Most people know I use social media a lot – it serves me well and I’m keen to help people less familiar with it, to spend their time profitably. Two years ago I was saying, spend time on Linked in , avoid Facebook and “what’s What’s App?”
Now I’m saying avoid Linked in , focus on Facebook and get up with What’s App .
I will be saying something quite different in 2019, social media is disposable, nothing will last except what it produces – hopefully it will produce positive outcomes, the second half of this article looks at how I’m seeing social media working (the first is about Linked in).
Linked in used to help but doesn’t at the moment
Linked-in has sent me a mail (lost in the myriad of linked-in mails, that they are reforming their groups to make them more relevant. If it’s a continuation of the recent direction of travel, this will mean they scrap groups- as they scrapped linked in questions.
I run the Pension Play Pen group on here (around 9,000 members), the Pension Auto-enrolment group (around 5000 members) and some smaller groups for Alumni. I am also a moderator on the very active Friends of CDC group – something of a “pop-up”.
Historically, Pension Play Pen in particular has been very active, launching all kinds of social activities as well as the monthly lunches and vigorous debates on pension issue of the day. I could monitor activity on the group and numbers swelled. Lately, Linked-in have consigned access to the group to a tab marked “work”, groups are currently in something akin to the most distant attic of a rambling stately home.
So I’m not overly excited about Linked In Groups as a way of changing much – right now! If things change – I’ll let you know.
Don’t be snobbish about Facebook
Whereas Linked-in has touted itself as a professional network, Facebook is more of a car-boot sale. It is looked down on by a lot of snobbish middle management types as a bit chavvy. This is total rubbish, Facebook is the most dynamic interesting place of all.
I am moving all the social activities of Pension Play Pen onto Facebook as it is so much easier for us there. We live our lives and record them through pictures and videos, Linked in doesn’t get this. So much of our professional lives are spent socialising and networking, but Linked in only gives the fleetest of glimpses into the library of pictures we have built up of each other.
Facebook is also a great retail market place, a car-boot where you can pick up business if you are looking for it, meet people who can tell you what they think and get feedback for your business from the people it depends on – the customer. OK, this doesn’t work for custodian banks and prime brokers , but almost everyone else is selling into a retail market. Especially those of us who run pension schemes.
Facebook is the way you face the world and reach out to new people, I find What’s App really useful for managing small groups of people who need to be kept informed by text. Not only does it do messaging, but it’s great with pictures. In case you feel snobbish about What’s App, remember it is heavily used by organisations like PWC to keep everyone up to speed. Infact, when you want a secure encrypted way of passing information, there is no network better.
Where “Groups” help
Then there’s twitter – but Twitter doesn’t do groups. I’ll leave Instagram and Snap out of this conversation, they may have relevance to my work, but I haven’t found it yet. I’m talking in this blog about what I find helpful right now.

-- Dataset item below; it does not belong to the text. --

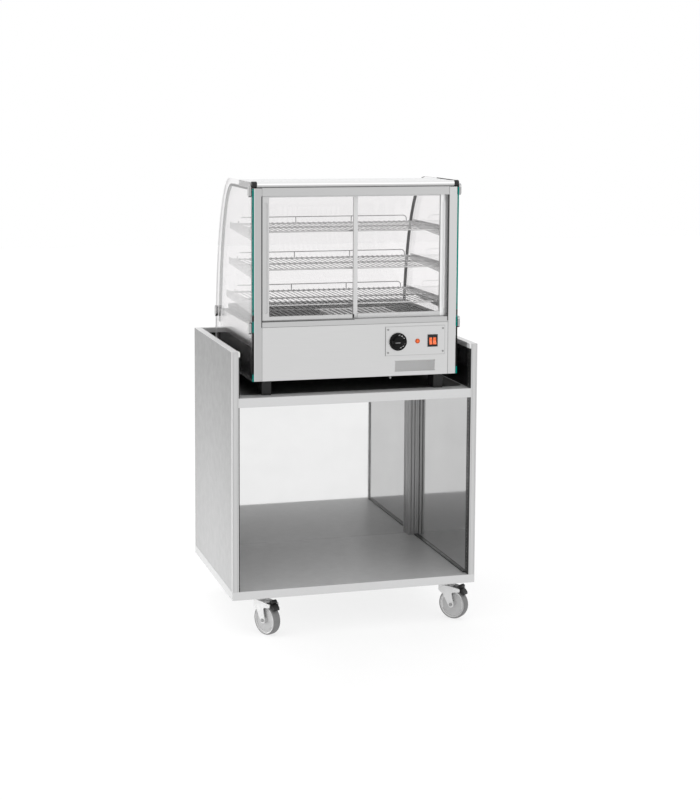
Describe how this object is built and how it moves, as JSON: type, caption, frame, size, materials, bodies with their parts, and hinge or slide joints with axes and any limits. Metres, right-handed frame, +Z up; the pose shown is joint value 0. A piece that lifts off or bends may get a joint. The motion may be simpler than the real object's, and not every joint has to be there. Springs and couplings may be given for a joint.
{
  "type": "mobile serving counter",
  "caption": "Wheeled serving counter with an open storage bay and a recess that holds a heated glass food display with sliding doors and wire shelves.",
  "frame": {"origin": "on the floor under the middle of the counter", "axes": "+Z up; the service side with the sliding doors and the controls faces -Y, the customer side with the curved glass faces +Y; +X is to the right for the person serving"},
  "size_m": [0.82, 0.6281, 1.464],
  "materials": {
    "grey_laminate": "light grey laminate on board, satin",
    "anodised": "clear anodised, satin",
    "mirror_lining": "polished sheet",
    "black_gloss": "gloss black sheet",
    "white_plastic": "moulded, satin",
    "black_plastic": "moulded, satin",
    "grey_plastic": "moulded, satin",
    "steel": "fine satin stainless steel",
    "white_enamel": "white enamel, gloss",
    "wire": "chrome-plated wire",
    "fastener": "zinc-plated",
    "chrome": "polished plating",
    "glass": "clear toughened glass, green at the edge",
    "seal": "extruded, matt",
    "orange_lens": "lit orange lens",
    "zinc": "bright zinc-plated pressed steel",
    "tyre_grey": "grey non-marking rubber",
    "hub_grey": "moulded grey centre"
  },
  "bodies": {
    "counter": {"base_deck": "grey_laminate", "side_panel_left": "grey_laminate", "side_panel_right": "grey_laminate", "customer_panel": "grey_laminate", "upper_shelf": "grey_laminate", "edge_profiles": "anodised", "bay_linings": "mirror_lining", "recess_linings": "black_gloss", "corner_posts": "anodised", "rim_profiles": "anodised", "rim_end_caps": "white_plastic", "trim_strips": "black_plastic", "caster_plates": "zinc", "caster_bolts": "fastener", "display_housing": "steel", "fascia_panel": "steel", "control_plate": "steel", "control_screws": "fastener", "thermostat": "black_plastic", "pilot_lamp": "orange_lens", "rocker_frame": "black_plastic", "display_feet": "black_plastic", "door_posts": "anodised", "header_rail": "anodised", "sill_track": "anodised", "side_glass_left": "glass", "side_glass_right": "glass", "curved_glass": "glass", "glass_seals": "seal", "roof_panel": "steel", "roof_tube": "white_enamel", "roof_end_caps": "black_plastic", "glass_clips": "chrome", "shelf_brackets": "steel", "wire_shelves": "wire", "guard_rails": "wire", "floor_grille": "steel", "bonding_screw": "fastener", "cable_gland": "grey_plastic"},
    "door_left": {"door_left_frame": "anodised", "door_left_glass": "glass"},
    "door_right": {"door_right_frame": "anodised", "door_right_glass": "glass"},
    "knob": {"thermostat_knob": "black_plastic"},
    "rocker_left": {"rocker_left": "orange_lens"},
    "rocker_right": {"rocker_right": "orange_lens"},
    "pedal_front_left": {"pedal_front_left": "black_plastic"},
    "pedal_front_right": {"pedal_front_right": "black_plastic"},
    "caster_front_left": {"fork_front_left": "zinc"},
    "wheel_front_left": {"tyre_front_left": "tyre_grey", "hub_front_left": "hub_grey"},
    "caster_front_right": {"fork_front_right": "zinc"},
    "wheel_front_right": {"tyre_front_right": "tyre_grey", "hub_front_right": "hub_grey"},
    "caster_rear_left": {"fork_rear_left": "zinc"},
    "wheel_rear_left": {"tyre_rear_left": "tyre_grey", "hub_rear_left": "hub_grey"},
    "caster_rear_right": {"fork_rear_right": "zinc"},
    "wheel_rear_right": {"tyre_rear_right": "tyre_grey", "hub_rear_right": "hub_grey"}
  },
  "joints": [
    {"name": "door_left_slide", "type": "slide", "parent": "counter", "child": "door_left", "axis": [1, 0, 0], "range_m": [0, 0.318]},
    {"name": "door_right_slide", "type": "slide", "parent": "counter", "child": "door_right", "axis": [-1, 0, 0], "range_m": [0, 0.308]},
    {"name": "thermostat_turn", "type": "hinge", "parent": "counter", "child": "knob", "pos_m": [0.1395, -0.2945, 0.9435], "axis": [0, 1, 0], "range_deg": [0, 290]},
    {"name": "rocker_left_tilt", "type": "hinge", "parent": "counter", "child": "rocker_left", "pos_m": [0.2506, -0.2905, 0.9435], "axis": [1, 0, 0], "range_deg": [0, 16]},
    {"name": "rocker_right_tilt", "type": "hinge", "parent": "counter", "child": "rocker_right", "pos_m": [0.2644, -0.2905, 0.9435], "axis": [1, 0, 0], "range_deg": [0, 16]},
    {"name": "swivel_front_left", "type": "hinge", "parent": "counter", "child": "caster_front_left", "pos_m": [-0.303, -0.234, 0.111], "axis": [0, 0, 1], "continuous": true},
    {"name": "wheel_front_left_roll", "type": "hinge", "parent": "caster_front_left", "child": "wheel_front_left", "pos_m": [-0.28657, -0.2649, 0.05], "axis": [0.8829, 0.4695, 0], "continuous": true},
    {"name": "brake_front_left", "type": "hinge", "parent": "caster_front_left", "child": "pedal_front_left", "pos_m": [-0.27483, -0.28698, 0.103], "axis": [0.8829, 0.4695, 0], "range_deg": [0, 10]},
    {"name": "swivel_front_right", "type": "hinge", "parent": "counter", "child": "caster_front_right", "pos_m": [0.331, -0.234, 0.111], "axis": [0, 0, 1], "continuous": true},
    {"name": "wheel_front_right_roll", "type": "hinge", "parent": "caster_front_right", "child": "wheel_front_right", "pos_m": [0.35396, -0.26042, 0.05], "axis": [0.7547, 0.6561, 0], "continuous": true},
    {"name": "brake_front_right", "type": "hinge", "parent": "caster_front_right", "child": "pedal_front_right", "pos_m": [0.37036, -0.27928, 0.103], "axis": [0.7547, 0.6561, 0], "range_deg": [0, 10]},
    {"name": "swivel_rear_left", "type": "hinge", "parent": "counter", "child": "caster_rear_left", "pos_m": [-0.303, 0.234, 0.111], "axis": [0, 0, 1], "continuous": true},
    {"name": "wheel_rear_left_roll", "type": "hinge", "parent": "caster_rear_left", "child": "wheel_rear_left", "pos_m": [-0.28821, 0.26572, 0.05], "axis": [-0.9063, 0.4226, 0], "continuous": true},
    {"name": "swivel_rear_right", "type": "hinge", "parent": "counter", "child": "caster_rear_right", "pos_m": [0.331, 0.234, 0.111], "axis": [0, 0, 1], "continuous": true},
    {"name": "wheel_rear_right_roll", "type": "hinge", "parent": "caster_rear_right", "child": "wheel_rear_right", "pos_m": [0.35701, 0.25742, 0.05], "axis": [-0.6691, 0.7431, 0], "continuous": true}
  ]
}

I am a convert to Facebook Groups because of BSPS and through the work of Stefan Zait and Rich Caddy in mobilising thousands of steelworkers to engage with their pensions in a sensible way. Without the brilliant moderation of these two and Dave Neilly in Port Talbot, many steel workers would have been considerably less informed in their “Time to Choose”, The BSPS Facebook pages continue to be relevant to steelworkers.
For me , they have been more constructive and instructive than any amount of time listening to the people in my pensions bubble. As Frank Field put it, these people are in another country (literally and metaphorically)!
But to travel to Wales is not hard and to get permission to participate in the other country of the BSPS groups wasn’t hard either. I’d have been kicked off the groups if I’d ever been considered as acting on an agenda other than the members, but as I had no agenda other than to listen, I found being on these pages amazingly helpful.
Trustees and employers may have difficulty attracting members and staff to pages that they run, but they can have the privilege of knowing what their members and staff really think, if they are prepared to observe and contribute through the moderators.
In my opinion, social media groups – especially Facebook groups, are the most important way we in pensions , can get our messages across. But these messages have to be the right ones and delivered in the right way. We need to understand social media better.
So let’s get out of the bubble and spend a little time seeing what’s going on with the people who pay our wages, who we’re only too busy talking about – behind their backs!